As you can see, the Chicago Blackhawks are one of the oldest and most storied teams in the NHL. As such, they've had a score of some of the league's greatest players suit up for them. Bobby Hull is chief among them, though Jeremy Roenick, Chris Chelios, Doug Gilmour, Steve Larmer, Ed Belfour, Max Bentley, Al Rollins, Duncan Keith, and Charlie Gardiner were no slouches, either. They've all won trophies, after all. All-Stars include Eric Daze, Jocelyn Thibault, Martin Havlat, Marion Hossa, Doug Wilson, Pit Martin, Doug Bentley, and seemingly their entire 1961 team. Glenn Hall, Keith Magnuson, Pierre Pilote, Bobby Hull, Denis Savard, Stan Mikita, and Tony Esposito have all had numbers retired. The Blackhawks as a team have won one Presidents' Trophy, their conference trophy seven times (they switched conferences, so they've won the Clarence S. Campbell Bowl five times and the Prince of Wales Trophy twice) and the Stanley Cup four times. Jonathan Toews and Patrick Kane are currently the faces of the Blackhawks.
The Hawks' 49-year Stanley Cup drought is surpassed only by the 54-year drought the New York Rangers suffered from 1941 to 1994. That's one of their primary markers, in fact. That and the never-existed Curse of Muldoon come with the mystique of being one of the NHL's oldest teams. It was the Blackhawks who started the fan tradition of cheering wildly during the national anthem. The Hawks are also identified by one of the most recognizable and prettiest uniforms and logos in sports. It's an Indian head - controversial, yes, but ultimately even the most ardent American Indians' rights proponents around Chicago agree that, no matter what they think of it, it's one of the more tasteful and respectfully done ones. The third jerseys are some of the nicest-looking in the league. They were voted by The Hockey News as the best in the NHL, and one of the 25 best in professional sports by GQ magazine. The same basic design has been in place since about 1955, with only a few minor changes here and there. The fans constantly sell out games these days, and so Chicago is known to house the most devoted hockey fans in America. That's what people are trying to sell us on, anyway. The truth is, while there were pockets of diehard holdouts when I moved to Chicago during the bad years, I find the general fanbase to be possibly the most overrated since people began hopping on the New England Patriots bandwagon. When I moved to Chicago, I was seen as odd for being a hockey fan. If the Blackhawks fanbase was everything it's cracked up to be, the team never would have been allowed to be forgotten to the level it was.

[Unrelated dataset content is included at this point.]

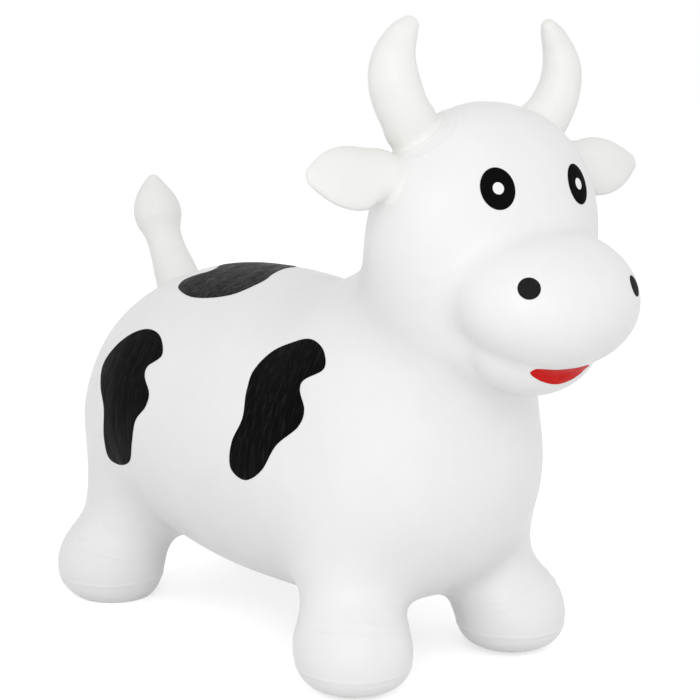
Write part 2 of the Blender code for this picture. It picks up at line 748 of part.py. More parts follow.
def add_disc_print(name, centre, half_width, half_height, material, lift=GAP):
    """An oval film that follows the skin around a point, lifted clear of it."""
    out = Vector(outward(centre))
    place = oval_place(centre, out, (1, 0, 0), half_width, half_height)
    shape = bmesh.new()
    bmesh.ops.create_uvsphere(shape, u_segments=TURNED_SIDES, v_segments=PRINT_RINGS, radius=1)
    heights = [np.sign(round(vert.co.z, 3)) for vert in shape.verts]
    flat = np.array([place @ Vector((vert.co.x, vert.co.y, 0.0)) for vert in shape.verts])
    on_skin = traced_to_skin(flat + np.array(out) * half_width, -np.array(out))
    rise = lift + PRINT_THICKNESS * (1 + np.array(heights)) / 2
    raised = on_skin + outward(on_skin) * rise[:, None]
    for vert, spot in zip(shape.verts, raised):
        vert.co = spot
    return add_piece(name, shape, material)


def rounded_outline(points):
    """Points on a smooth closed curve through the given ones."""
    points = np.array(points)
    before, after, later = np.roll(points, 1, 0), np.roll(points, -1, 0), np.roll(points, -2, 0)
    curve = []
    for share in np.arange(OUTLINE_STEPS) / OUTLINE_STEPS:
        curve.append(
            points
            + (after - before) * share / 2
            + (2 * before - 5 * points + 4 * after - later) * share**2 / 2
            + (3 * points - before - 3 * after + later) * share**3 / 2
        )
    return np.stack(curve, axis=1).reshape(-1, points.shape[1])


def lifted_patch(facets, outline, inward):
    """A thin slab that lies along the skin's own facets, over all of them that an outline touches."""
    flat = np.eye(3) - np.outer(inward, inward)
    low, high = (outline @ flat).min(0), (outline @ flat).max(0)
    shape = bmesh.new()
    shape.from_mesh(facets)
    centres = np.array([face.calc_center_median() for face in shape.faces])
    in_front = traced_to_skin(centres - HEAD_REACH * inward, inward)
    seen = np.linalg.norm(in_front - centres, axis=1) < HEAD_FACET
    far = []
    for face, first in zip(shape.faces, seen):
        corners = np.array([vert.co for vert in face.verts]) @ flat
        apart = (corners.min(0) > high).any() or (corners.max(0) < low).any()
        if apart or not first or np.array(face.normal) @ inward > 0.0:
            far.append(face)
    bmesh.ops.delete(shape, geom=far, context="FACES")
    lower = list(shape.verts)
    points = np.array([vert.co for vert in lower])
    away = outward(points)
    rim = [edge for edge in shape.edges if edge.is_boundary]
    pair = bmesh.ops.duplicate(shape, geom=lower + list(shape.edges) + list(shape.faces))["vert_map"]
    for vert, spot, direction in zip(lower, points, away):
        vert.co = spot + direction * GAP
        pair[vert].co = spot + direction * (GAP + PRINT_THICKNESS)
    for edge in rim:
        first, second = edge.verts
        shape.faces.new((first, second, pair[second], pair[first]))
    bmesh.ops.recalc_face_normals(shape, faces=shape.faces)
    return shape


def add_outline_print(name, facets, outline, material, inward):
    """A film on the skin inside an outline, seen along one direction. The outline's points are in space."""
    outline = np.array(outline)
    inward = np.array(inward, dtype=float)
    shape = lifted_patch(facets, outline, inward)
    depths = np.array([vert.co for vert in shape.verts]) @ inward
    piece = add_piece(name, shape, material)
    prism = bmesh.new()
    start = depths.min() - CUT_OVERRUN
    length = depths.max() + CUT_OVERRUN - start
    corners = [prism.verts.new(point + inward * (start - point @ inward)) for point in outline]
    base = prism.faces.new(corners)
    grown = bmesh.ops.extrude_face_region(prism, geom=[base])
    moved = [vert for vert in grown["geom"] if isinstance(vert, bmesh.types.BMVert)]
    bmesh.ops.translate(prism, verts=moved, vec=Vector(inward) * length)
    bmesh.ops.recalc_face_normals(prism, faces=prism.faces)
    cut(piece, add_cutter(f"{name}_outline", prism), "INTERSECT")


def add_face_prints(facets, black, white, red):
    """Two eyes with a white dot each, two nostrils and the mouth."""
    front = MUZZLE_Y - 2 * MUZZLE_HALF_LENGTH
    for side_name, side in SIDES.items():
        eye = traced_to_skin(np.array((side * EYE_X, front, EYE_Z)), (0, 1, 0))
        add_disc_print(f"eye_{side_name}", eye, EYE_HALF_WIDTH, EYE_HALF_HEIGHT, black)
        lift = 2 * GAP + PRINT_THICKNESS
        add_disc_print(f"eye_dot_{side_name}", eye, EYE_DOT_RADIUS, EYE_DOT_RADIUS, white, lift)
        height = NOSTRIL_Z - side * NOSTRIL_RISE
        nostril = traced_to_skin(np.array((MUZZLE_PRINT_X + side * NOSTRIL_X, front, height)), (0, 1, 0))
        add_disc_print(f"nostril_{side_name}", nostril, NOSTRIL_RADIUS, NOSTRIL_RADIUS, black)
    bow = [
        (
            MUZZLE_PRINT_X - MOUTH_HALF_WIDTH * math.cos(angle),
            front,
            MOUTH_TOP_Z - MOUTH_DEPTH * math.sin(angle),
        )
        for angle in np.linspace(0.0, math.pi, TURNED_SIDES // 2)
    ]
    add_outline_print("mouth", facets, bow, red, (0, 1, 0))


def add_body_prints(facets, material):
    """A spot at the shoulder and one at the haunch on each side, and one across the back."""
    flank_spots = {
        "front": (FRONT_SPOT_Y, FRONT_SPOT_Z, FRONT_SPOT_LENGTH, FRONT_SPOT_HEIGHT, FRONT_SPOT_SHARES),
        "rear": (REAR_SPOT_Y, REAR_SPOT_Z, REAR_SPOT_LENGTH, REAR_SPOT_HEIGHT, REAR_SPOT_SHARES),
    }
    for side_name, side in SIDES.items():
        for end, (start_y, start_z, length, height, shares) in flank_spots.items():
            points = [
                (side * 2 * RUMP_HALF_WIDTH, start_y + length * along, start_z + height * up)
                for along, up in shares
            ]
            name = f"spot_flank_{end}_{side_name}"
            add_outline_print(name, facets, rounded_outline(points), material, (-side, 0, 0))
    above = RUMP_Z + 2 * RUMP_HALF_HEIGHT
    points = [
        (TOP_SPOT_X + TOP_SPOT_WIDTH * across, TOP_SPOT_Y + TOP_SPOT_LENGTH * along, above)
        for across, along in TOP_SPOT_SHARES
    ]
    add_outline_print("spot_top", facets, rounded_outline(points), material, (0, 0, -1))


def add_skin(material, sole_material):
    """The wall of the trunk, the head, and each leg with its foot."""
    torso_facets = body_mesh(TORSO_FACET)
    torso = add_piece("torso_skin", walled(torso_facets), material)
    head_facets = body_mesh(HEAD_FACET, with_creases=True)
    head = add_piece("head_skin", walled(head_facets), material)
    plane = neck_cut()
    cut(torso, add_cutter("torso_neck_cut", block_beyond(*plane, HEAD_REACH, -GAP / 2)))
    cut(head, add_cutter("head_neck_cut", block_beyond(*plane, HEAD_REACH, GAP / 2)), "INTERSECT")
    limbs = walled(body_mesh(LIMB_FACET))
    ankle = Vector((0.0, 0.0, ANKLE_Z))
    for side_name, side in SIDES.items():
        for end, foot in foot_centres().items():
            corner = f"{end}_{side_name}"
            plane = leg_cut(end, side)
            cut(torso, add_cutter(f"torso_leg_cut_{corner}", block_beyond(*plane, LEG_REACH, -GAP / 2)))
            whole = add_piece(f"limb_{corner}", limbs.copy(), material)
            cutter = add_cutter(f"limb_cut_{corner}", block_beyond(*plane, LEG_REACH, GAP / 2))
            cut(whole, cutter, "INTERSECT")
            limb = finished_mesh(whole)
            for helper in (whole, cutter):
                bpy.data.objects.remove(helper, do_unlink=True)
            foot = Vector(foot) * Vector((side, 1, 1))
            parts = (("leg", 1, plane[0], material), ("foot", -1, foot, sole_material))
            for name, up, origin, colour in parts:
                shape = bmesh.new()
                shape.from_mesh(limb)
                piece = add_piece(f"{name}_{corner}", shape, colour, origin)
                block = block_beyond(ankle, Vector((0, 0, up)), HEAD_REACH, GAP / 2)
                cut(piece, add_cutter(f"{name}_cut_{corner}", block), "INTERSECT")
            bpy.data.meshes.remove(limb)
    limbs.free()
    return torso, head, torso_facets, head_facets


def centre_assembly():
    """Hang every object on one empty, which puts the middle of the cow's length over the origin."""
    pieces = list(bpy.data.objects)
    frame = bpy.data.objects.new("cow", None)
    bpy.context.scene.collection.objects.link(frame)
    shown = [piece for piece in pieces if not piece.hide_render]
    places = [piece.location.y + vert.co.y for piece in shown for vert in piece.data.vertices]
    frame.location.y = -(min(places) + max(places)) / 2
    for piece in pieces:
        piece.parent = frame


def main():
    """Build every piece of the cow."""
    clear_scene()
    skin = make_material("warm_white_vinyl", *VINYL_LOOK)
    sole = make_material("warm_white_vinyl_foot", *FOOT_LOOK)
    ivory = make_material("ivory_vinyl", *IVORY_LOOK)
    collar = make_material("clear_grey_vinyl", *COLLAR_LOOK)
    plug = make_material("white_plug", *PLUG_LOOK)
    black = make_material("black_ink", *BLACK_LOOK)
    white = make_material("white_ink", *WHITE_LOOK)
    red = make_material("red_ink", *RED_LOOK)
    torso, head, torso_facets, head_facets = add_skin(skin, sole)
    add_horns(head, ivory)
    add_ears(head, ivory)
    add_tail(torso, ivory)
    add_valve(torso, collar, plug)
    add_face_prints(head_facets, black, white, red)
    add_body_prints(torso_facets, black)
    for facets in (torso_facets, head_facets):
        bpy.data.meshes.remove(facets)
    centre_assembly()


main()
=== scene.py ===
"""Looks of an inflatable ride on cow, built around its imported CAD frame.

The cow faces -Y, its left side is +X, and it stands on z = 0. Lengths are in metres.
The skin is the surface where skin_distance is zero, the same rounded shapes as the CAD part has.
"""

import math

import bmesh
import bpy
import numpy as np
from bpy.props import FloatProperty, FloatVectorProperty, PointerProperty
from mathutils import Matrix, Vector


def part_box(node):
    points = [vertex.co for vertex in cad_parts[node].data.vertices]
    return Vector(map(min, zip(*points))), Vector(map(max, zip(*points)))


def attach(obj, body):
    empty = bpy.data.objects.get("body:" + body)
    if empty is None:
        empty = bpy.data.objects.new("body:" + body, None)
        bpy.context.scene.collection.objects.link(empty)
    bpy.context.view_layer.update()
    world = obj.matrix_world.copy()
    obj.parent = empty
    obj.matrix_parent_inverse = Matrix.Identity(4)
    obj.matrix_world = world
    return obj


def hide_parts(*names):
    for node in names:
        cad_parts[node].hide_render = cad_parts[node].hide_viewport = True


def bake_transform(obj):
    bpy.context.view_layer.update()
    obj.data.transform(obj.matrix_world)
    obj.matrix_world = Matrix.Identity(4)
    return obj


bl_info = {
    "name": "Ride on cow",
    "version": (1, 0, 0),
    "blender": (4, 5, 0),
    "location": "3D View > Sidebar > Hopper",
    "description": "Skin, horns, ears, tail, prints and air valve of an inflatable ride on cow",
    "category": "Object",
}

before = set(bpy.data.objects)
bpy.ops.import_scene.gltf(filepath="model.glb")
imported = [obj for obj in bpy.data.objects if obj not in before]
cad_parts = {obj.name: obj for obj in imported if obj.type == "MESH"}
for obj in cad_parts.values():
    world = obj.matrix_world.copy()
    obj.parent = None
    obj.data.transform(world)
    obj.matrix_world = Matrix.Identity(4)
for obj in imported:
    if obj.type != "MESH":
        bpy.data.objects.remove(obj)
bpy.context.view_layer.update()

SIDES = {"left": 1, "right": -1}
CORNERS = {f"{end}_{side}": (end, side) for end in ("front", "rear") for side in SIDES}
TINY = 1e-9
SLOPE_STEP = 0.0001
WELD = 1e-6
SLIVER = 1e-7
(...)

Like all Chicago teams, the Blackhawks have a fierce rivalry with Detroit. The marquee rivalry of the NHL has long been between the Hawks and the Detroit Red Wings. These two teams can't stand each other, and they've met several times in the playoffs, including in the Finals. They played against each other in the 2009 Conference Finals. Detroit took that match. The Hawks beat the Wings in the 1934 Finals to win their first Stanley Cup championship, and again in the 1961 Finals for their third. The St. Louis Blues, far from being known as just "those expansion guys who stole Glenn Hall" have become a team of history and tradition in their own right, even though they're a lot younger than the Blackhawks. They have an ongoing rivalry against Chicago too.

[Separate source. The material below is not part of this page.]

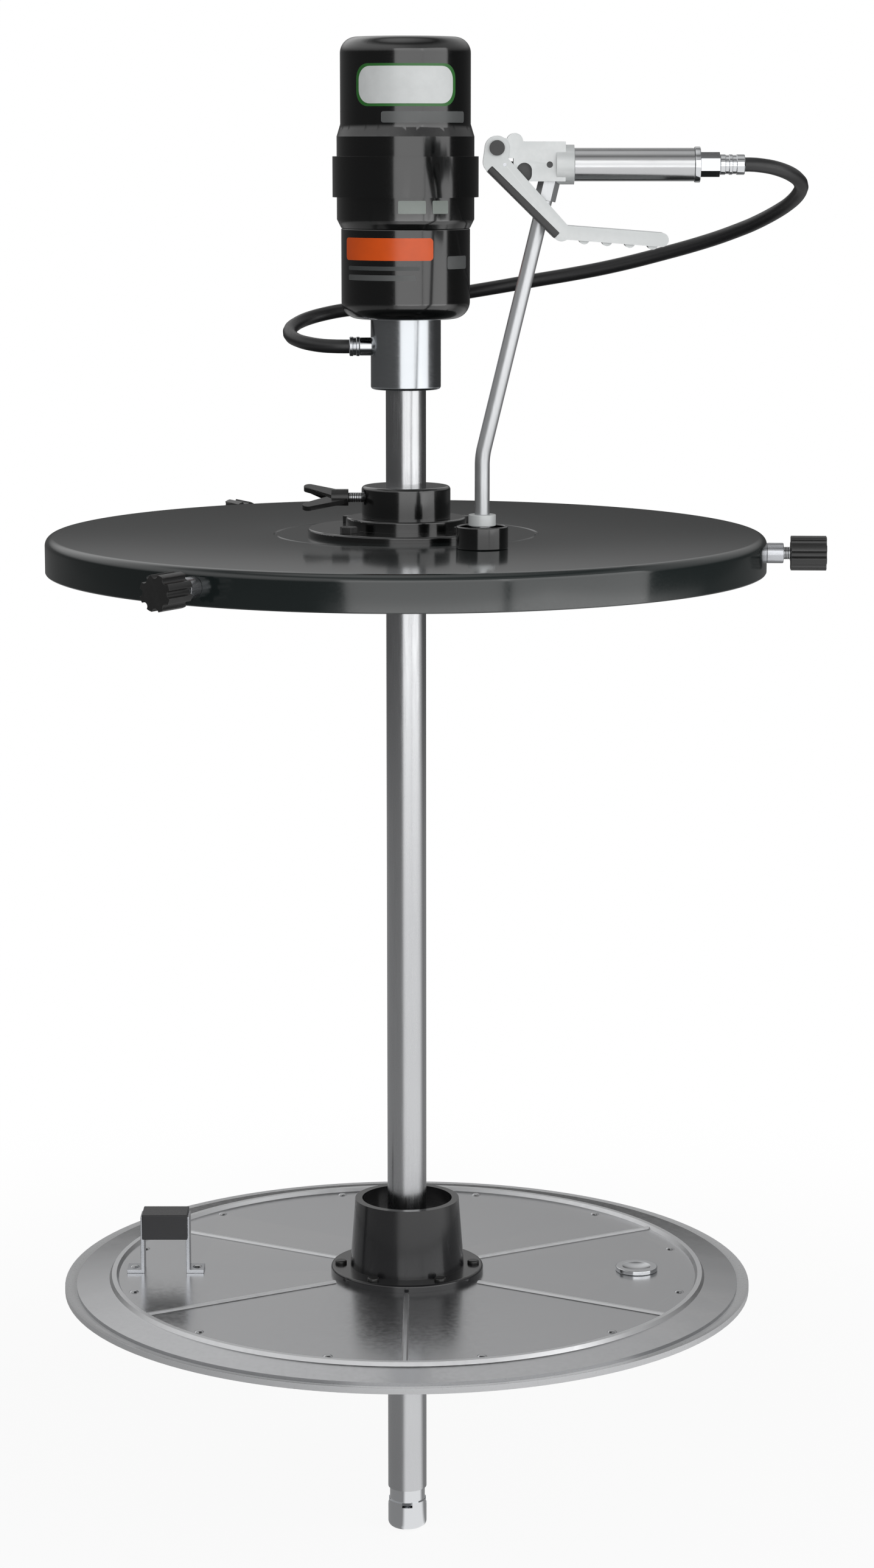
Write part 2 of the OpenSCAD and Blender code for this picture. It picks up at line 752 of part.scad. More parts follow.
// Direction of a line of points p at point i
function way_at(p, i) = let (n = len(p) - 1)
    unit(i == 0 ? p[1] - p[0] : i == n ? p[n] - p[n - 1] : unit(p[i] - p[i - 1]) + unit(p[i + 1] - p[i]));
// Ring of m points of radius r round point i, its first side square to ref
function ring_at(p, i, r, m, ref) = let (w = way_at(p, i), side = unit(cross(w, ref)), up = cross(w, side))
    [for (k = [0 : m - 1]) let (a = k * 360 / m) p[i] + r * (cos(a) * side + sin(a) * up)];

// A round bar of radius r and m sides along the points p
module swept(p, r, m, ref) {
    n = len(p);
    polyhedron(
        points = [for (i = [0 : n - 1]) each ring_at(p, i, r, m, ref)],
        faces = concat(
            [[for (k = [0 : m - 1]) k]],
            [for (i = [0 : n - 2], k = [0 : m - 1]) [i * m + k, (i + 1) * m + k, (i + 1) * m + (k + 1) % m]],
            [for (i = [0 : n - 2], k = [0 : m - 1]) [i * m + k, (i + 1) * m + (k + 1) % m, i * m + (k + 1) % m]],
            [[for (k = [0 : m - 1]) (n - 1) * m + m - 1 - k]]));
}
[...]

In over 80 years of hockey, the Chicago Blackhawks have been to the highest highs and the lowest lows. They've won the Stanley Cup, and been the face of futility. They've exemplified everything wrong about dual team ownership. They've fielded legends, and gotten fleeced for other legends. They've won squeezers of games and gone on rampaging winning sprees. The story of the Chicago Blackhawks is a long one which has rarely been boring, and you'll be hard-pressed to find another team which contains the incredible ride the Hawks have taken their fans on.